How we have positioned — and why we have owned these businesses for so long
Our semiconductor exposure is built around a simple idea: We invest in great businesses, and that includes semiconductor companies.
We do not try to compete as semiconductor physicists. Our edge is as generalist investors: identifying companies with durable competitive advantages, strong cash generation, and the ability to consistently compound shareholder returns over the long term.
That has led us to focus on the points in the value chain where market power is strongest — and where the industrial bottlenecks are most obvious.
TSMC: the manufacturing backbone of advanced compute
At the leading edge, TSMC is the company that repeatedly manufactures the most advanced chips in the world — at scale, at high yield, and with the reliability demanded by the world’s best designers.
TSMC’s competitive advantage is built on three pillars: scale, yield leadership and customer trust.
Over the long term, its record is striking in that manufacturing capacity has grown around 10% per annum over 20 years, and around 7% per annum over the last decade.
More importantly, its revenue mix has shifted meaningfully toward higher-value compute, with high-performance computing rising from 32% of sales in 2018 to 55% in 2025.
This reflects a shift toward more complex, higher-value chips — exactly where global investment is focused today.
TSMC has also consistently led major node transitions, from 7nm to 5nm to 3nm, reinforcing its strategic importance to the entire ecosystem.
CHART 2 - TSMC’s revenue mix has shifted toward higher-value compute

TSMC has become increasingly exposed to high-performance computing — a structural shift toward more complex, higher-value demand.
ASML: the heartbeat of the leading edge
If TSMC is the manufacturer, ASML is the toolmaker that makes leading-edge manufacturing possible.
ASML is the sole supplier of extreme ultraviolet (EUV) lithography machines — the most critical equipment required to produce the world’s most advanced chips.
Each EUV system costs several hundred million dollars, and the engineering complexity is extraordinary.
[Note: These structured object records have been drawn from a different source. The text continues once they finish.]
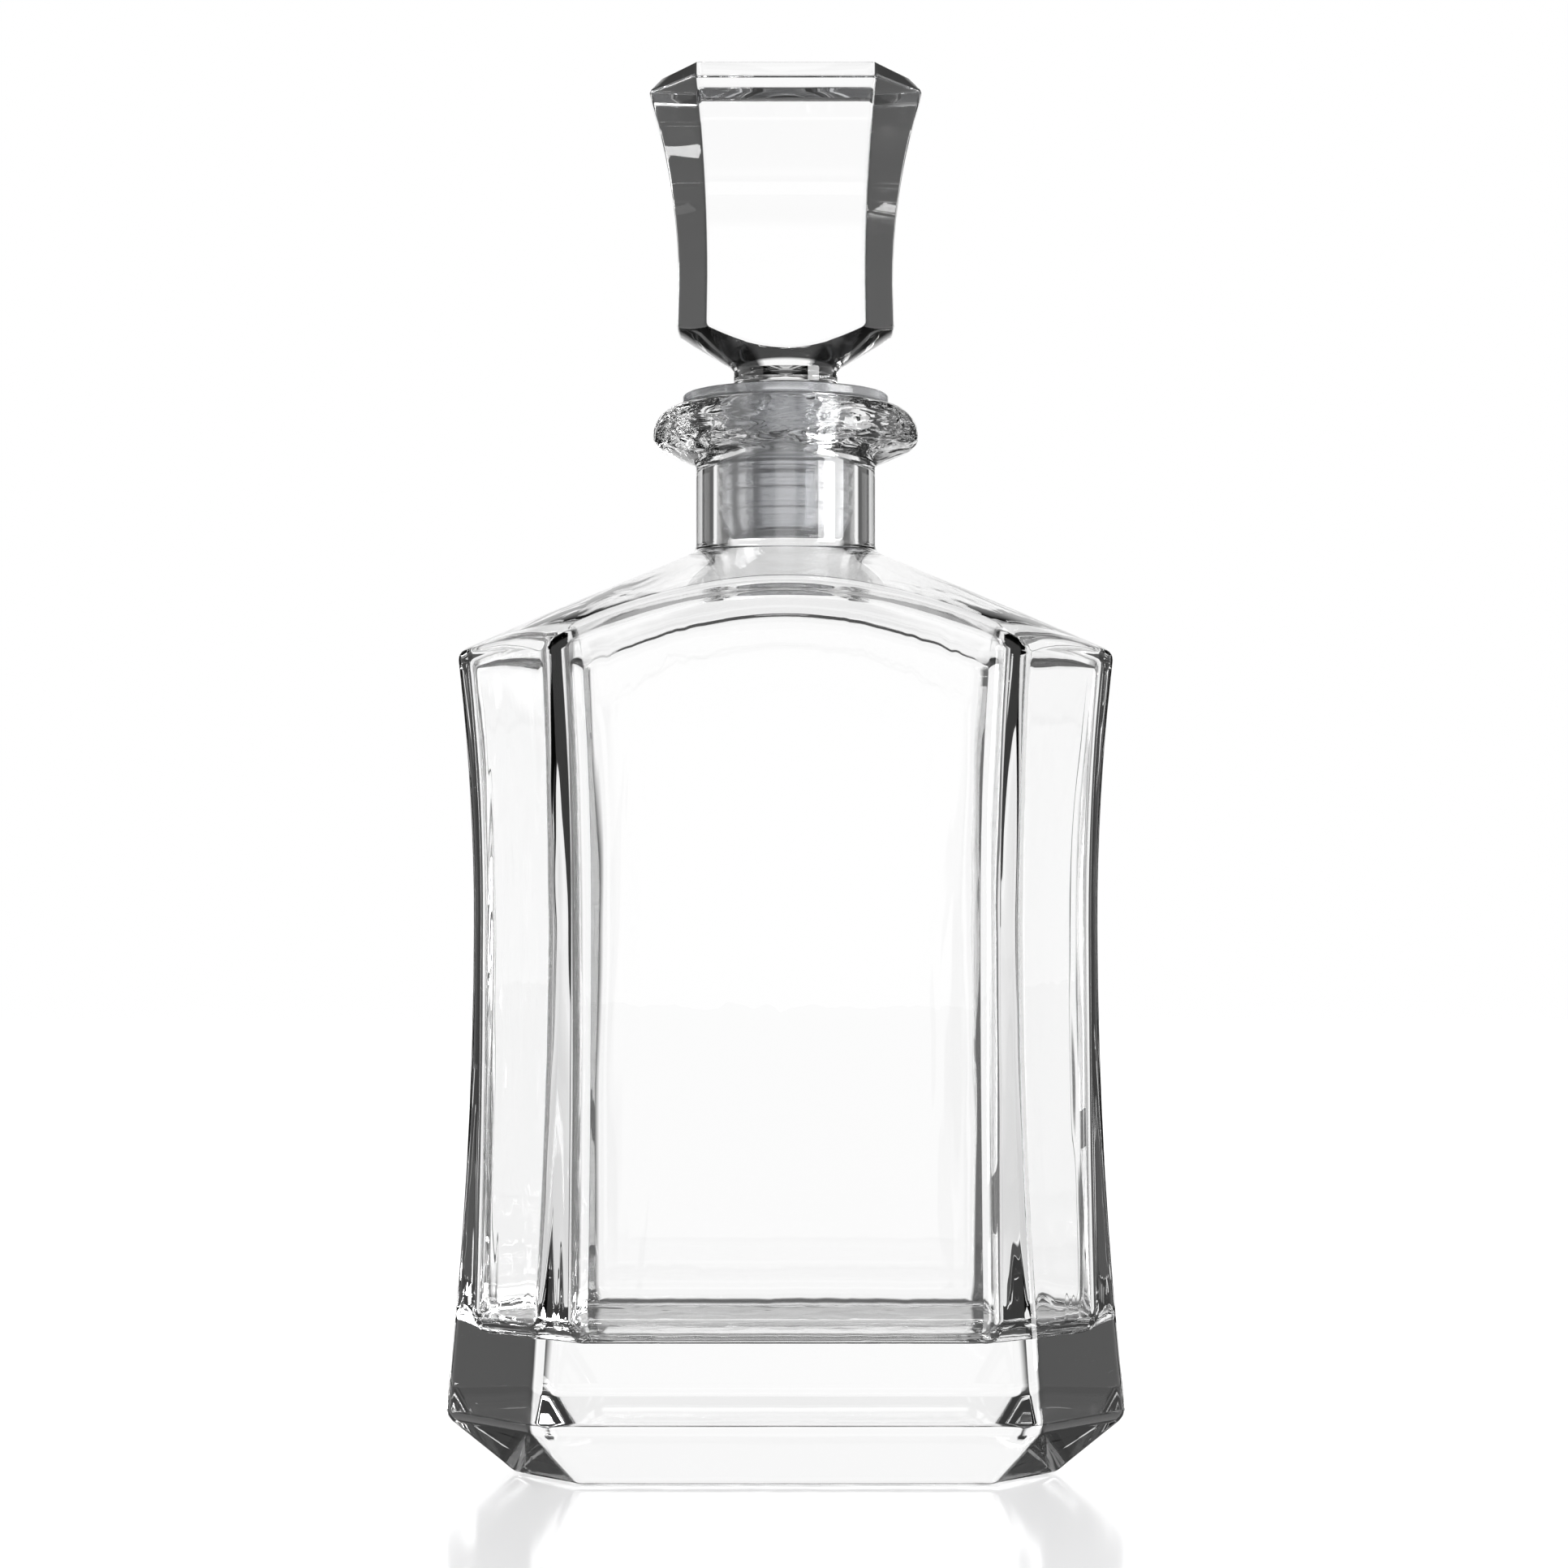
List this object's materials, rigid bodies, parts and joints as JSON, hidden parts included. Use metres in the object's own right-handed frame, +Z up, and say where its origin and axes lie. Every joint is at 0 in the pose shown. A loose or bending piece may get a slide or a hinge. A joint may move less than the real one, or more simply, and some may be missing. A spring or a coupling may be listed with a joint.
{
  "type": "stoppered decanter",
  "caption": "Clear glass decanter with waisted sides, chamfered corners, a heavy bevelled base and a faceted glass stopper in a plastic sealing sleeve.",
  "frame": {"origin": "middle of the flat underside of the base", "axes": "+Z up along the neck and the stopper, +X along the wide side of the body, the front face looks towards -Y"},
  "size_m": [0.119, 0.072, 0.2498],
  "materials": {
    "clear_glass": "polished",
    "clear_plastic": "satin"
  },
  "bodies": {
    "bottle": {"decanter_body": "clear_glass"},
    "sleeve": {"stopper_sleeve": "clear_plastic"},
    "head": {"stopper_head": "clear_glass"}
  },
  "joints": [
    {"name": "stopper_pull", "type": "slide", "parent": "bottle", "child": "sleeve", "axis": [0, 0, 1], "range_m": [0, 0.045]},
    {"name": "stopper_twist", "type": "hinge", "parent": "sleeve", "child": "head", "pos_m": [0, 0, 0.1936], "axis": [0, 0, 1], "continuous": true}
  ]
}
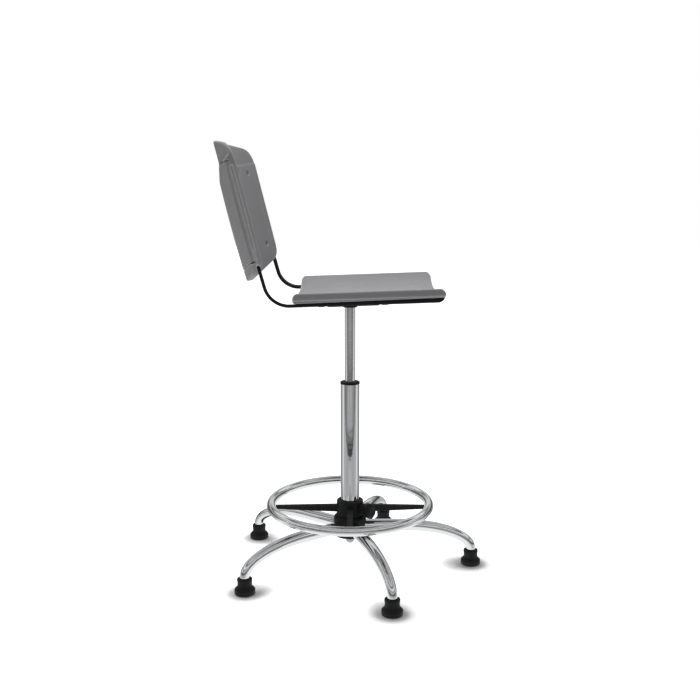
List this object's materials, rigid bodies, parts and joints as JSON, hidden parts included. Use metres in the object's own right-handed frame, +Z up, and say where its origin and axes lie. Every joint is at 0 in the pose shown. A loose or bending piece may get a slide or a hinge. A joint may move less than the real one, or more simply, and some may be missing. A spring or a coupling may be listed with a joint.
{
  "type": "swivel stool",
  "caption": "High swivel stool with a gas lift, an adjustable foot ring, a moulded seat with upturned sides, a backrest on side bars and a splayed base on glides.",
  "frame": {"origin": "on the floor, under the column's axis", "axes": "+Z up along the column, -Y the way the sitter faces, +X to the sitter's left"},
  "size_m": [0.6736, 0.6943, 1.1198],
  "materials": {
    "chrome": "polished chrome plate",
    "grey_chrome": "hard chrome on the gas lift's cylinder",
    "steel": "zinc-plated steel",
    "black_steel": "black powder coat",
    "black_nylon": "moulded black plastic",
    "rubber": "moulded rubber",
    "grey_plastic": "grey moulded plastic with a fine texture"
  },
  "bodies": {
    "base": {"base_hub": "black_steel", "leg_1": "chrome", "leg_2": "chrome", "leg_3": "chrome", "leg_4": "chrome", "leg_5": "chrome", "glide_1": "black_nylon", "glide_2": "black_nylon", "glide_3": "black_nylon", "glide_4": "black_nylon", "glide_5": "black_nylon", "glide_stem_1": "steel", "glide_stem_2": "steel", "glide_stem_3": "steel", "glide_stem_4": "steel", "glide_stem_5": "steel", "column_tube": "chrome", "guide_collar": "black_nylon", "bearing_washer_lower": "steel", "bearing_ball_cage": "steel"},
    "spindle": {"piston_rod": "steel", "bearing_washer_upper": "steel", "bumper": "rubber", "rod_collar": "steel", "rod_clip": "steel"},
    "seat": {"gas_cylinder": "grey_chrome", "side_bar_left": "black_steel", "side_bar_right": "black_steel", "cross_member_front": "black_steel", "cross_member_rear": "black_steel", "seat_shell": "grey_plastic", "seat_screw_1": "steel", "seat_screw_2": "steel", "seat_screw_3": "steel", "seat_screw_4": "steel", "mechanism_tray": "black_steel", "tray_bolt_1": "steel", "tray_bolt_2": "steel", "tray_bolt_3": "steel", "tray_bolt_4": "steel", "lever_pin": "steel", "back_shell": "grey_plastic", "back_cover": "grey_plastic", "back_strap": "black_steel", "back_screw_1": "steel", "back_screw_2": "steel", "back_screw_3": "steel", "back_screw_4": "steel", "back_screw_5": "steel", "back_screw_6": "steel"},
    "valve_button": {"valve_button": "steel"},
    "lever": {"lever_arm": "steel", "lever_grip": "black_nylon"},
    "ring_liner": {"ring_liner": "black_nylon"},
    "foot_ring": {"foot_ring": "chrome", "ring_hub": "black_nylon"},
    "clamp_pad": {"clamp_pad": "steel"},
    "clamp_knob": {"clamp_knob": "black_nylon"}
  },
  "joints": [
    {"name": "seat_swivel", "type": "hinge", "parent": "base", "child": "spindle", "pos_m": [0, 0, 0.09], "axis": [0, 0, 1], "continuous": true},
    {"name": "seat_height", "type": "slide", "parent": "spindle", "child": "seat", "axis": [0, 0, 1], "range_m": [-0.19, 0.07]},
    {"name": "lever_lift", "type": "hinge", "parent": "seat", "child": "lever", "pos_m": [0.045, -0.0003, 0.7263], "axis": [0, -0.9994, 0.0349], "range_deg": [0, 3.2], "stiffness_Nm_per_rad": 4, "springref_deg": -5.73},
    {"name": "valve_press", "type": "slide", "parent": "seat", "child": "valve_button", "axis": [0, 0, -1], "range_m": [0, 0.0026]},
    {"name": "ring_height", "type": "slide", "parent": "base", "child": "ring_liner", "axis": [0, 0, 1], "range_m": [0, 0.28]},
    {"name": "ring_turn", "type": "hinge", "parent": "ring_liner", "child": "foot_ring", "pos_m": [0, 0, 0.16], "axis": [0, 0, 1], "continuous": true},
    {"name": "clamp_turn", "type": "hinge", "parent": "clamp_pad", "child": "clamp_knob", "pos_m": [-0.02796, -0.04145, 0.1601], "axis": [-0.5592, -0.829, 0], "range_deg": [0, 720]},
    {"name": "clamp_press", "type": "slide", "parent": "foot_ring", "child": "clamp_pad", "axis": [-0.5592, -0.829, 0], "range_m": [0, 0.003]}
  ],
  "couplings": [
    {"joint": "valve_press", "follows": "lever_lift", "m_per_rad": 0.045},
    {"joint": "clamp_press", "follows": "clamp_turn", "m_per_rad": 0.00023873}
  ]
}
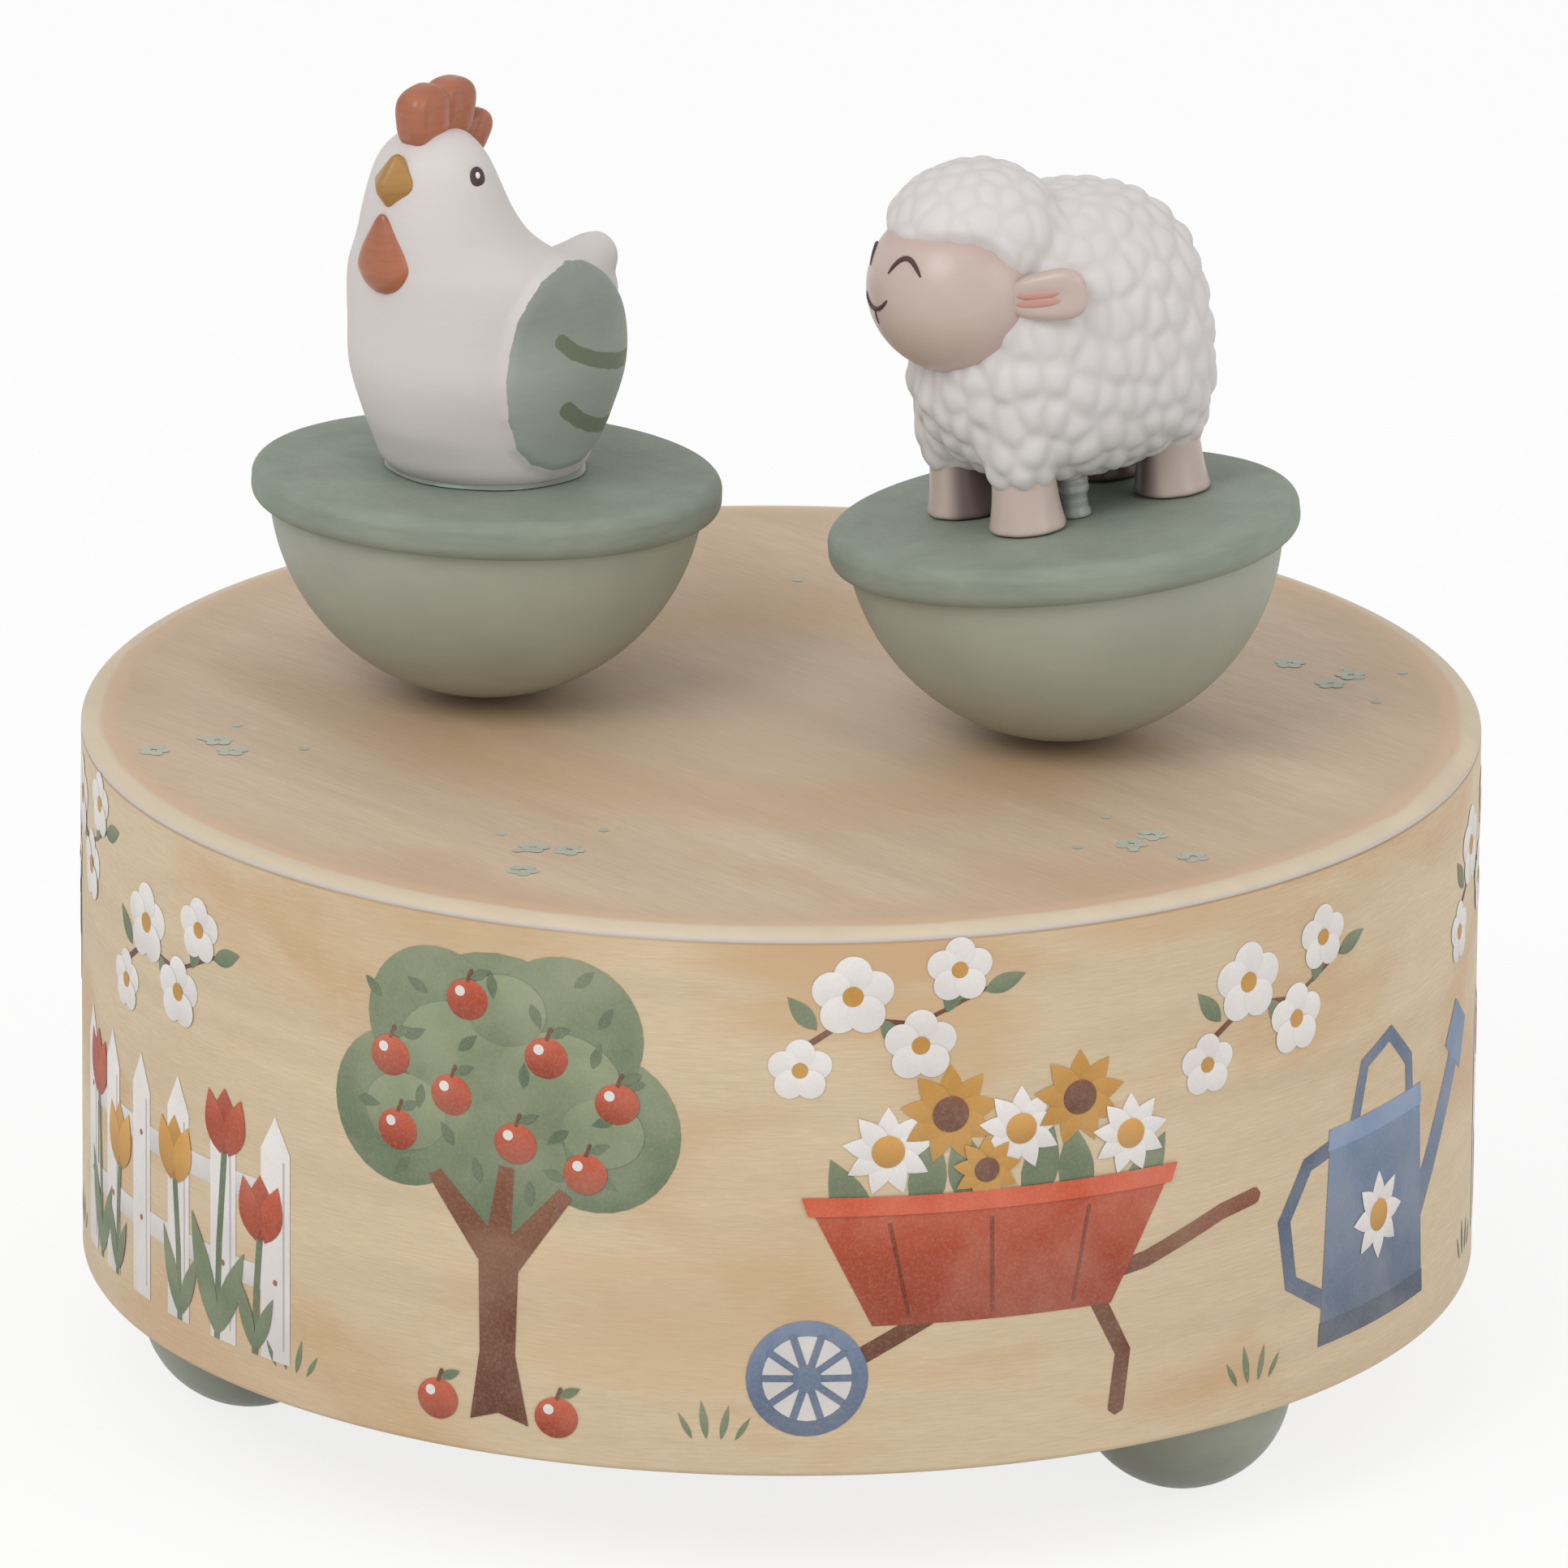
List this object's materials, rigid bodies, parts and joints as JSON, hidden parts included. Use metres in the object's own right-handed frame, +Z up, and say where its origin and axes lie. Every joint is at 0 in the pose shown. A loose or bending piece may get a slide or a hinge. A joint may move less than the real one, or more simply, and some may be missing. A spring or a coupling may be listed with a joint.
{
  "type": "music box",
  "caption": "Round wooden wind-up music box on ball feet; a hen and a sheep stand on magnetic tumbler bowls that circle and rock on its top as the movement plays.",
  "frame": {"origin": "on the ground between the feet, under the drum's axis", "axes": "+Z up along the drum's axis, -Y towards the viewer of the picture, +X to that viewer's right"},
  "size_m": [0.11, 0.11, 0.1051],
  "materials": {
    "side_wood": "satin sealed veneer",
    "top_wood": "satin sealed veneer with a pale rounded edge",
    "board_wood": "bare plywood",
    "foot_paint": "sage-green satin paint on wood",
    "bowl_paint": "light sage-green satin paint on wood",
    "lid_paint": "sage-green matt paint on wood",
    "hen_paint": "hand-painted off-white resin",
    "sheep_paint": "hand-painted off-white resin",
    "clear_glue": "clear hardened glue",
    "steel": "bright zinc-plated",
    "comb_steel": "ground steel",
    "weight_steel": "turned steel",
    "brass": "bright brass",
    "magnet": "nickel plated"
  },
  "bodies": {
    "case": {"side_wall": "side_wood", "top_board": "top_wood", "bottom_board": "board_wood", "foot_1": "foot_paint", "foot_2": "foot_paint", "foot_3": "foot_paint", "foot_screw_1": "steel", "foot_screw_2": "steel", "foot_screw_3": "steel", "board_screw_1": "steel", "board_screw_2": "steel", "board_screw_3": "steel", "bedplate": "steel", "movement_screw_1": "steel", "movement_screw_2": "steel", "movement_screw_3": "steel", "spring_barrel": "brass", "mainspring": "steel", "inner_bracket": "steel", "outer_bracket": "steel", "bracket_screw_1": "steel", "bracket_screw_2": "steel", "comb": "comb_steel", "comb_base": "brass", "comb_screw_1": "steel", "comb_screw_2": "steel", "comb_base_screw_1": "steel", "comb_base_screw_2": "steel", "governor_frame": "brass"},
    "drive": {"arbor": "steel", "crown_wheel": "brass", "winding_key": "brass", "rotor_arm": "brass", "rotor_magnet_hen": "magnet", "rotor_magnet_sheep": "magnet"},
    "cylinder": {"cylinder_shaft": "steel", "cylinder_pinion": "brass", "cylinder_wheel": "brass", "pin_cylinder": "brass"},
    "governor": {"governor_shaft": "steel", "governor_pinion": "brass", "worm_wheel": "brass"},
    "worm": {"worm_shaft": "steel", "fan": "brass"},
    "hen_carrier": {"hen_magnet": "magnet"},
    "hen_base": {"hen_bowl": "bowl_paint", "hen_weight": "weight_steel"},
    "hen_top": {"hen_lid": "lid_paint", "hen_figure": "hen_paint"},
    "sheep_carrier": {"sheep_magnet": "magnet"},
    "sheep_base": {"sheep_bowl": "bowl_paint", "sheep_weight": "weight_steel"},
    "sheep_top": {"sheep_lid": "lid_paint", "sheep_figure": "sheep_paint", "glue_peg": "clear_glue"}
  },
  "joints": [
    {"name": "drive_turn", "type": "hinge", "parent": "case", "child": "drive", "pos_m": [0, 0, 0], "axis": [0, 0, 1], "continuous": true},
    {"name": "cylinder_turn", "type": "hinge", "parent": "case", "child": "cylinder", "pos_m": [0, 0, 0.02745], "axis": [1, 0, 0], "continuous": true},
    {"name": "governor_turn", "type": "hinge", "parent": "case", "child": "governor", "pos_m": [0, 0.00842, 0.02205], "axis": [1, 0, 0], "continuous": true},
    {"name": "worm_turn", "type": "hinge", "parent": "case", "child": "worm", "pos_m": [0.0378, 0.01462, 0], "axis": [0, 0, 1], "continuous": true},
    {"name": "hen_lift", "type": "slide", "parent": "drive", "child": "hen_carrier", "axis": [0, 0, 1], "range_m": [0, 0.05]},
    {"name": "hen_rock", "type": "hinge", "parent": "hen_carrier", "child": "hen_base", "pos_m": [-0.02325, 0.00462, 0.0706], "axis": [-0.8213, 0.5706, 0], "range_deg": [-18.5, 11.5], "stiffness_Nm_per_rad": 0.02},
    {"name": "hen_turn", "type": "hinge", "parent": "hen_base", "child": "hen_top", "pos_m": [-0.02325, 0.00462, 0.0706], "axis": [0.0345, 0.0497, 0.9982], "continuous": true},
    {"name": "sheep_lift", "type": "slide", "parent": "drive", "child": "sheep_carrier", "axis": [0, 0, 1], "range_m": [0, 0.05]},
    {"name": "sheep_rock", "type": "hinge", "parent": "sheep_carrier", "child": "sheep_base", "pos_m": [0.0219, -0.00537, 0.0706], "axis": [-0.3947, -0.9188, 0], "range_deg": [-21.2, 8.8], "stiffness_Nm_per_rad": 0.02},
    {"name": "sheep_turn", "type": "hinge", "parent": "sheep_base", "child": "sheep_top", "pos_m": [0.0219, -0.00537, 0.0706], "axis": [-0.0989, 0.0425, 0.9942], "continuous": true}
  ],
  "couplings": [
    {"joint": "cylinder_turn", "follows": "drive_turn", "ratio": 3},
    {"joint": "governor_turn", "follows": "drive_turn", "ratio": -9},
    {"joint": "worm_turn", "follows": "drive_turn", "ratio": 108}
  ]
}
ASML sits at the convergence of optics, lasers, materials science, precision engineering and systems integration.
There is no alternative supplier — and as chips become more complex, ASML’s monopoly position only strengthens.
That supports long-term growth, strong cash generation, and long-term dividend growth.
Why complexity matters
In many industries, complexity attracts competitors. In semiconductors, complexity has done the opposite — it has narrowed the field.
Disco: precision where it matters most
Disco is less well-known than TSMC or ASML, but it illustrates another part of our approach: investing in specialised industrial leaders in narrow niches.
Disco supplies grinding and dicing tools used in wafer finishing — steps that are becoming increasingly important as the industry shifts toward advanced packaging.
As Moore’s Law slows, progress increasingly comes from stacking chips, splitting chips into chiplets and integrating them through advanced packaging.
Technologies such as high-bandwidth memory are scaling rapidly, and packaging is becoming a bottleneck. Disco’s tools sit directly in that bottleneck.
Disco operates in narrow segments with limited competition, where precision and reliability matter more every year.
Where we are not invested — and why
It is worth being clear about what we are not trying to do.
We have not built our semiconductor exposure around the most visible headline designers. Those can be excellent businesses — but they often face more intense competition, faster product cycles, and greater valuation sensitivity to short-term expectations.
Similarly, we have tended to avoid more commodity-leaning segments of the market, where pricing power can weaken quickly when supply catches demand.
Instead, we prefer owning the enabling layers. These are the companies that multiple designers rely on, and where the barriers to entry are highest.
What we are watching next
One of the advantages of investing in manufacturing and tools is that it naturally leads you toward the frontier of industrial progress.
We are currently paying close attention to several themes shaping the next phase of semiconductor investment:
- High-bandwidth memory and the infrastructure required to feed AI accelerators
- Advanced packaging, as complexity increasingly shifts into assembly and integration
- Power semiconductors, including materials such as silicon carbide and gallium nitride
- The evolution of capex discipline across the ecosystem
These are areas where we expect the “industrial bottleneck” dynamic to persist.
Long-term perspective — with discipline
Semiconductors are often described as cyclical and in some parts of the market, they still are.
But for the dominant suppliers at the leading edge, the economics have become structurally more attractive:
- fewer competitors
- higher barriers to entry
- and a growing share of value accruing to manufacturing and tools
That said, we are very conscious of what we do not control.
AI-related capital spending is elevated and will fluctuate. Valuations across parts of the sector have rerated. And even leaders such as TSMC have increased capital commitments significantly in recent years.
This is precisely why we focus on businesses with market power, rising complexity, and capital discipline. Those characteristics underpin strong cash generation today — and, just as importantly for our clients, the ability to grow dividends sustainably over time.
In our view, semiconductors remain one of the most important long-term investment themes globally — but the best opportunities are often found not in the most famous names, but in the quiet industrial leaders that make the entire ecosystem work.